Stored dataset items
>>>>>

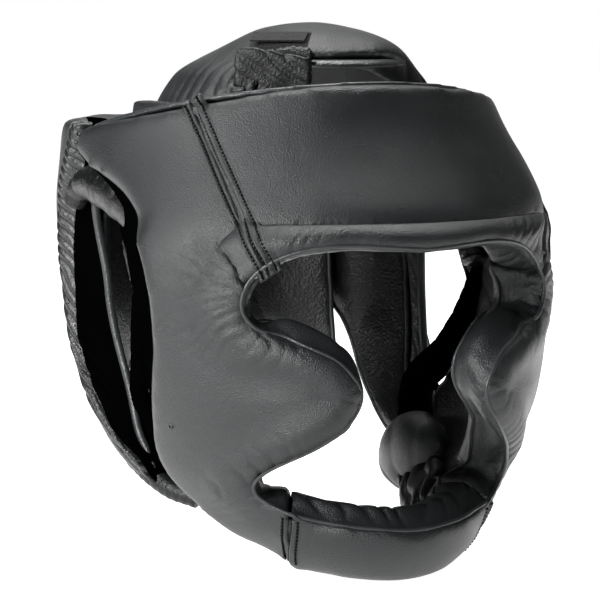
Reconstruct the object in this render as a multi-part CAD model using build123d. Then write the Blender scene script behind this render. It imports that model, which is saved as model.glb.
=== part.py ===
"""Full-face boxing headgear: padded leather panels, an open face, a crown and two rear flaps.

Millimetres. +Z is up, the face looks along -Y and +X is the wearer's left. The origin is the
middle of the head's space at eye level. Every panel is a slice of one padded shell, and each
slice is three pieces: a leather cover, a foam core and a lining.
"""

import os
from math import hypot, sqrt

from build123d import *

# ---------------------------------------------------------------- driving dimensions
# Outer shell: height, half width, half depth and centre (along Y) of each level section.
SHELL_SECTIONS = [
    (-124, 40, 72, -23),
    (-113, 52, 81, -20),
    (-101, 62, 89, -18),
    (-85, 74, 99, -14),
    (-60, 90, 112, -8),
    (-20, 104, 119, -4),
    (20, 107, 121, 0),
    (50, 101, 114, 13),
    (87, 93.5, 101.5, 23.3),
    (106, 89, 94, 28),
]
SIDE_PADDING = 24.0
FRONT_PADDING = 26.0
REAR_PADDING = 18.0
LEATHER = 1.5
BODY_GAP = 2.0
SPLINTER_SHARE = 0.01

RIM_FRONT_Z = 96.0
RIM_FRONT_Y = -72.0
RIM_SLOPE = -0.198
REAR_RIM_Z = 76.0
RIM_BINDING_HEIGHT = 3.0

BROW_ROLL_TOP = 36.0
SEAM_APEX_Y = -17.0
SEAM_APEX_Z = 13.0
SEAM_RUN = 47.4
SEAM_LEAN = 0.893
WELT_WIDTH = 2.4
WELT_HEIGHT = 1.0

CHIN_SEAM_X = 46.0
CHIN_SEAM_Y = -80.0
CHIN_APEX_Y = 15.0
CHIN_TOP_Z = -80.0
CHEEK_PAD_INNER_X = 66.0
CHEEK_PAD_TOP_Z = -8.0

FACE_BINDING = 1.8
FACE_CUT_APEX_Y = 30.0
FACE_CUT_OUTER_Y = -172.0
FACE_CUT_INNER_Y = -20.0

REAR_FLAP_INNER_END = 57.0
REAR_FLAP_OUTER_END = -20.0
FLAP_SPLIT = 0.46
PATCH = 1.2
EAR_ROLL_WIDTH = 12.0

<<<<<
>>>>>

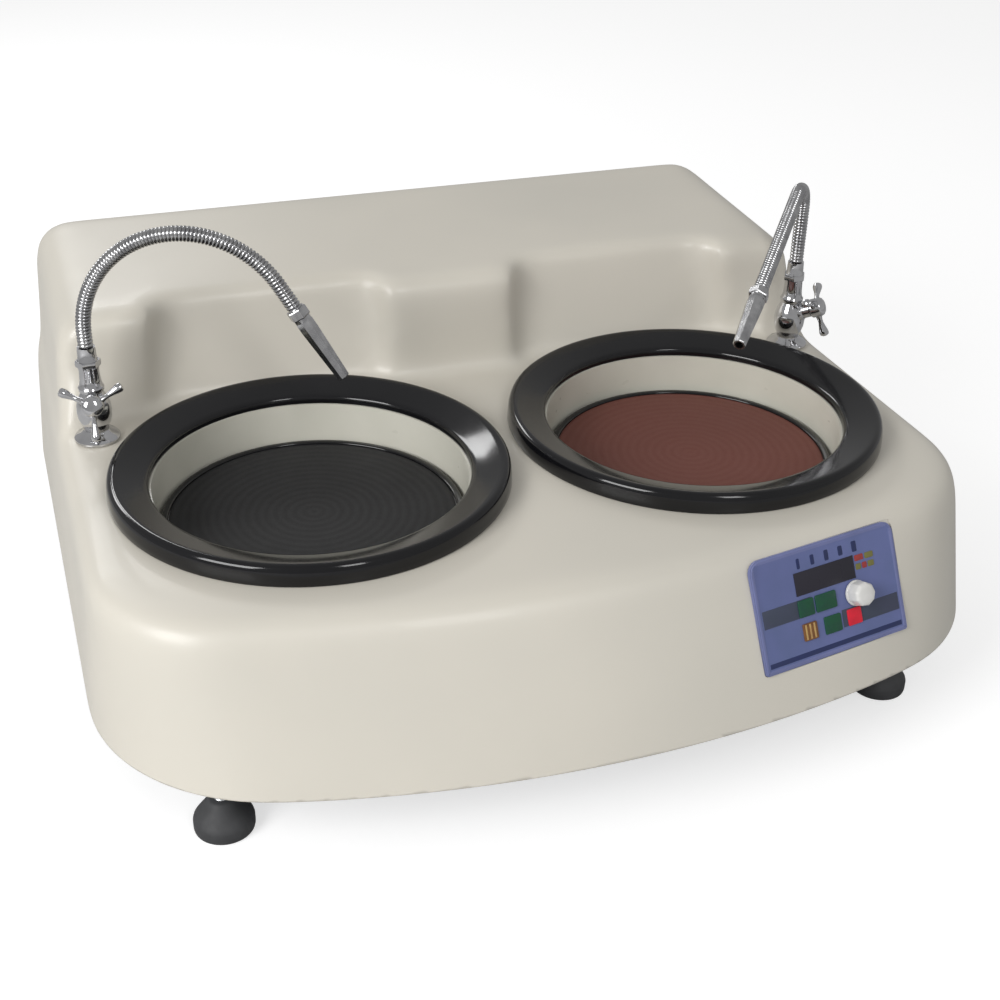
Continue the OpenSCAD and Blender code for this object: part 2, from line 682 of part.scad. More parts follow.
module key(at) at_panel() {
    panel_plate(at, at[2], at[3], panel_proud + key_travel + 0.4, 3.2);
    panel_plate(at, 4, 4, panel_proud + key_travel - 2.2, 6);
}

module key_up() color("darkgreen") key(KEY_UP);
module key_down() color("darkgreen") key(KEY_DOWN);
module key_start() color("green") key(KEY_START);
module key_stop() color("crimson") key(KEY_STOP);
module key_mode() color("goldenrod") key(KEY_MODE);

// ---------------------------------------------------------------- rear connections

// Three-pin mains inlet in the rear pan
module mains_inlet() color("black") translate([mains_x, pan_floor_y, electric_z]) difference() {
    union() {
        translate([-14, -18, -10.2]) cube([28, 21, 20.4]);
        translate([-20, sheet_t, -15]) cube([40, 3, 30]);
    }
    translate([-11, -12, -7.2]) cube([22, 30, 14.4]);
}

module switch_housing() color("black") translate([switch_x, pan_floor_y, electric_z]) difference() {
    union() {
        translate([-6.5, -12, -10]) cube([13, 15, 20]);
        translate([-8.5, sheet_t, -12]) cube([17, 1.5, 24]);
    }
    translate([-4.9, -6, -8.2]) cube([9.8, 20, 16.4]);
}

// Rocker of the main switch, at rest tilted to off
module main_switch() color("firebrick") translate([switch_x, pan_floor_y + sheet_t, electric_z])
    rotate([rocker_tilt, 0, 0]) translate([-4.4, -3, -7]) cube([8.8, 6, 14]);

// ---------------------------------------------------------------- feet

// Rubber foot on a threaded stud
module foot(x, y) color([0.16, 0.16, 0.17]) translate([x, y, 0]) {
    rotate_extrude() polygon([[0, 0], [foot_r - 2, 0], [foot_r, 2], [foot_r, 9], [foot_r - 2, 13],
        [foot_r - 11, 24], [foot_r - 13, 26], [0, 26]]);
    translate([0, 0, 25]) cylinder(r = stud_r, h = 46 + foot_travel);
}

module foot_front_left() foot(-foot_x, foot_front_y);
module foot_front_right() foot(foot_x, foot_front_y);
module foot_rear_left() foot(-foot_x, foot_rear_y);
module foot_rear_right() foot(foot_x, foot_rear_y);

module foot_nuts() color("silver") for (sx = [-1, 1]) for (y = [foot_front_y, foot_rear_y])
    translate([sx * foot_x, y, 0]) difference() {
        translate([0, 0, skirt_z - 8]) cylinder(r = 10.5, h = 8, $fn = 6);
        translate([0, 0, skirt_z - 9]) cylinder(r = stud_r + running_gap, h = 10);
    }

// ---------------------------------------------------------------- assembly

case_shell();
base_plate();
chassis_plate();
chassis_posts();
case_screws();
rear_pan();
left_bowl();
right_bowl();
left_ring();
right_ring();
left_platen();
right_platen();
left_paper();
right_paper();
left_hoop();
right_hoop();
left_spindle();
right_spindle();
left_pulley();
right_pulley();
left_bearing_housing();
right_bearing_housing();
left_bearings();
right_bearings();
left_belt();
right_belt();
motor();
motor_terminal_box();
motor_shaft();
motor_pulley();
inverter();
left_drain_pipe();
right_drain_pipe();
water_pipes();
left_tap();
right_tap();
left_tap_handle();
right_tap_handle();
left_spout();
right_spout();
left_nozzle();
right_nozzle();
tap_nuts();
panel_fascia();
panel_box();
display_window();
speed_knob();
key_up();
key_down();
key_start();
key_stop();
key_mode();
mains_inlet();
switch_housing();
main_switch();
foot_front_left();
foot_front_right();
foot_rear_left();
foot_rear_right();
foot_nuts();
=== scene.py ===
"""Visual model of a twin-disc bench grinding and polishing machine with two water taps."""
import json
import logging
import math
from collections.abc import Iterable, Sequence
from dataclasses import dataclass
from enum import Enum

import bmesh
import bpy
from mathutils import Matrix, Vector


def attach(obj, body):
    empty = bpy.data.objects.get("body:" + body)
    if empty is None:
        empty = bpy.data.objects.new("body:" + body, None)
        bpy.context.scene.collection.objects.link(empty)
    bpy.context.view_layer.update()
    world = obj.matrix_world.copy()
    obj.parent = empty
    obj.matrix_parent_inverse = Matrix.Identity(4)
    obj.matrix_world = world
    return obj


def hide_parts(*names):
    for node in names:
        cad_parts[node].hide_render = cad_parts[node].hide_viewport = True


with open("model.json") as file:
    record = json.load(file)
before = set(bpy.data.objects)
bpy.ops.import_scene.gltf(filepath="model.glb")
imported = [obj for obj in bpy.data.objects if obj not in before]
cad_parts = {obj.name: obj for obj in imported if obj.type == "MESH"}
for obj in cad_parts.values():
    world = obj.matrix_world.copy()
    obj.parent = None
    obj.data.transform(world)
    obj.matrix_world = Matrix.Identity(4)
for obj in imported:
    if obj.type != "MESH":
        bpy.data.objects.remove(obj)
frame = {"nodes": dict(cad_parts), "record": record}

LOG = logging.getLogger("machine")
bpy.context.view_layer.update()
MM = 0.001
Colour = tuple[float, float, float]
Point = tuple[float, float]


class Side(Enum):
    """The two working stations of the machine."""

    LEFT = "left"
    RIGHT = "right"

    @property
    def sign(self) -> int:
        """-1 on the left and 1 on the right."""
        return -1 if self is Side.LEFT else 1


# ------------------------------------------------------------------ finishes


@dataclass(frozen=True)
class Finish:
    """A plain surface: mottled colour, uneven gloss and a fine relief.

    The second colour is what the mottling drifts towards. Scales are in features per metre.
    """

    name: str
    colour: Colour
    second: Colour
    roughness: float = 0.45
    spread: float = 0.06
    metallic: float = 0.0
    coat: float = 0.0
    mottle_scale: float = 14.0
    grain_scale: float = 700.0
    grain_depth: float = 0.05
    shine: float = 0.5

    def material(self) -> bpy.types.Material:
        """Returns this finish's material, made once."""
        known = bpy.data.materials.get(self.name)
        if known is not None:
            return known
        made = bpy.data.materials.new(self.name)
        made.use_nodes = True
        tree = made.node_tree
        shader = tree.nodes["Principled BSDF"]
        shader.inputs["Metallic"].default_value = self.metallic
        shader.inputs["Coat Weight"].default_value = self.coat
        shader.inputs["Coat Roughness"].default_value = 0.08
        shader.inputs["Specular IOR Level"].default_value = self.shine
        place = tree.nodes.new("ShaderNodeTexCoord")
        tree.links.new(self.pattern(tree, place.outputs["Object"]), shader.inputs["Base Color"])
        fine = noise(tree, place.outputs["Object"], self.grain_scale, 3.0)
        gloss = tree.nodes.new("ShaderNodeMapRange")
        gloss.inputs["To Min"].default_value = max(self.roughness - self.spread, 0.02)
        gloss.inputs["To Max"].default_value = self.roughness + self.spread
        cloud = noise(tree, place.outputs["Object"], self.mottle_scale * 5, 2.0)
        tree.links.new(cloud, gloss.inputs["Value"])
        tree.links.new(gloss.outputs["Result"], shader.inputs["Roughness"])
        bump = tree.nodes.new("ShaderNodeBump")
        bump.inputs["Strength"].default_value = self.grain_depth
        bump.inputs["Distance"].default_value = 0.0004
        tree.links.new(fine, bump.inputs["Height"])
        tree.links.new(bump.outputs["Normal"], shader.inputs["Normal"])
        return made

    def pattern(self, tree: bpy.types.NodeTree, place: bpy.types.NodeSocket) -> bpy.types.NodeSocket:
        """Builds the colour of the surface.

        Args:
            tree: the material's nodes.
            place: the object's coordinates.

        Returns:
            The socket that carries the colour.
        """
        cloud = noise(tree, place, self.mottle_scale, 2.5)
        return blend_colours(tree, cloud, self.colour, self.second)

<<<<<

### STATED GOAL
What is wanted is an exact copy of the lines from the line containing "case_shell();" to the line containing "cad_parts[node].hide_render = cad_parts[node].hide_viewport", both lines included, and of no other line.

### FULL SOLUTION
case_shell();
base_plate();
chassis_plate();
chassis_posts();
case_screws();
rear_pan();
left_bowl();
right_bowl();
left_ring();
right_ring();
left_platen();
right_platen();
left_paper();
right_paper();
left_hoop();
right_hoop();
left_spindle();
right_spindle();
left_pulley();
right_pulley();
left_bearing_housing();
right_bearing_housing();
left_bearings();
right_bearings();
left_belt();
right_belt();
motor();
motor_terminal_box();
motor_shaft();
motor_pulley();
inverter();
left_drain_pipe();
right_drain_pipe();
water_pipes();
left_tap();
right_tap();
left_tap_handle();
right_tap_handle();
left_spout();
right_spout();
left_nozzle();
right_nozzle();
tap_nuts();
panel_fascia();
panel_box();
display_window();
speed_knob();
key_up();
key_down();
key_start();
key_stop();
key_mode();
mains_inlet();
switch_housing();
main_switch();
foot_front_left();
foot_front_right();
foot_rear_left();
foot_rear_right();
foot_nuts();
=== scene.py ===
"""Visual model of a twin-disc bench grinding and polishing machine with two water taps."""
import json
import logging
import math
from collections.abc import Iterable, Sequence
from dataclasses import dataclass
from enum import Enum

import bmesh
import bpy
from mathutils import Matrix, Vector


def attach(obj, body):
    empty = bpy.data.objects.get("body:" + body)
    if empty is None:
        empty = bpy.data.objects.new("body:" + body, None)
        bpy.context.scene.collection.objects.link(empty)
    bpy.context.view_layer.update()
    world = obj.matrix_world.copy()
    obj.parent = empty
    obj.matrix_parent_inverse = Matrix.Identity(4)
    obj.matrix_world = world
    return obj


def hide_parts(*names):
    for node in names:
        cad_parts[node].hide_render = cad_parts[node].hide_viewport = True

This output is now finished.